O Barão do Crato tinha uma grande inimiga e um grande inimigo. A inimiga era Dona Janoca Dias, fazendeira de muitas terras, muitos animais, ouro, dinheiro, muitos criados... Mas não era refinada. Diz-que muita vez ela mesma liderança tropeiros e boiadeiros daqui até Limoeiro!...

O jeito de ser e viver de Dona Janoca desagradava o Barão do Crato, sobretudo a sujeira e o lamaçal que as manadas de bois, burros e cavalos faziam no Largo do Théberge.

Um dia, não amanhecendo bem da veneta, o Barão gritou que ia mandar cortar os tamarineiros de Dona Janoca. Assim não teria onde abrigar rebanhos; e a cidade ficaria mais bem saneada. Não sabiam da cólera-morbo, que dizimava povoações inteiras? A criadagem do Barão concordava: ‘Onde já se viu tanta lama e tanta bosta nas imediações do Sobrado do Barão do Crato?’

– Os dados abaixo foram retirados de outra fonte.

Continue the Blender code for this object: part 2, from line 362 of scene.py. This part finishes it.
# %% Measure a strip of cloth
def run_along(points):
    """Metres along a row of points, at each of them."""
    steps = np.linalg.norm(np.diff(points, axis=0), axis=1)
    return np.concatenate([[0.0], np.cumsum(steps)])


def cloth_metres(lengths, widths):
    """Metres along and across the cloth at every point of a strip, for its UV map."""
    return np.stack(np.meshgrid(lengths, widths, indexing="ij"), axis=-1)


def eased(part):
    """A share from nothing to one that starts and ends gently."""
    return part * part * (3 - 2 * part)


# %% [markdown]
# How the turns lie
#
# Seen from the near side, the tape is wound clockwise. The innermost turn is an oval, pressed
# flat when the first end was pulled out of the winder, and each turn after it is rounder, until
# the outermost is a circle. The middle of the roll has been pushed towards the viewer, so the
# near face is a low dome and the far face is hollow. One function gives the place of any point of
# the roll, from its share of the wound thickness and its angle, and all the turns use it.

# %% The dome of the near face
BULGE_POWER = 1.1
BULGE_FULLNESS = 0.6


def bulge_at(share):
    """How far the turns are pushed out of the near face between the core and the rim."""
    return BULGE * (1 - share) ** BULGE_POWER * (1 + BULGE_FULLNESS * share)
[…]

A dona Janoca virou uma fera ao saber da ameaça do Barão. Desaforo daquele mequetrefe empolado e perfumado... Onde já se viu ameaçar cortas suas tamarineiras plantadas e cultivadas com tanto carinhos por tantas décadas? Berrou ao capataz, entregou-lhe um saco de dinheiro e mandou que fosse comprar uma carraria de pólvora. Pólvora. Que não discutisse e fosse imediatamente buscar a mercadoria. Pólvora, muita pólvora... Dona Janoca queria muita pólvora.

De posse dos sacos e sacos de pólvora, espalhados no frôndeo tamarineiro, Dona Janoca mandou chamar o Barão. Esperou até este se arrumasse, pois, jamais pisava na calçado sem estar especialmente trajado. E vinha lá ele na elegância costumeira, teso, desviando os sapatos caros da sujeira... Dona Janoca disparou a falar:

- O Sr. vai, então,mandar cortar minha tamarineiras, não é, Barão? Está sendo este sacaria? É pólvora. Quando seus lacaios derem a primeira machadada, eu mando explodir o seu sobrado!

O Barão era peitudo, severo, mas não era louco de duvidar da palavra de Dona Janoca. Deu pra trás, ou, como se diz no Icó, mijou pra trás!

Dona Janoca, então, doou a pólvora a Igreja do Senhor do Bonfim, que festejou a profissão. Foi um foguetório tão estridente que a cidade se estremeceu de uma ponta a outra. Aí virou tradição: até hoje o foguetório é realizado após a procissão do Padroeiro pelas ruas assobradadas da Ico Antiga, patrimônio brasileiro...

O outro inimigo do Barão do Crato era o Barão do Ico. Mas isso é outra história.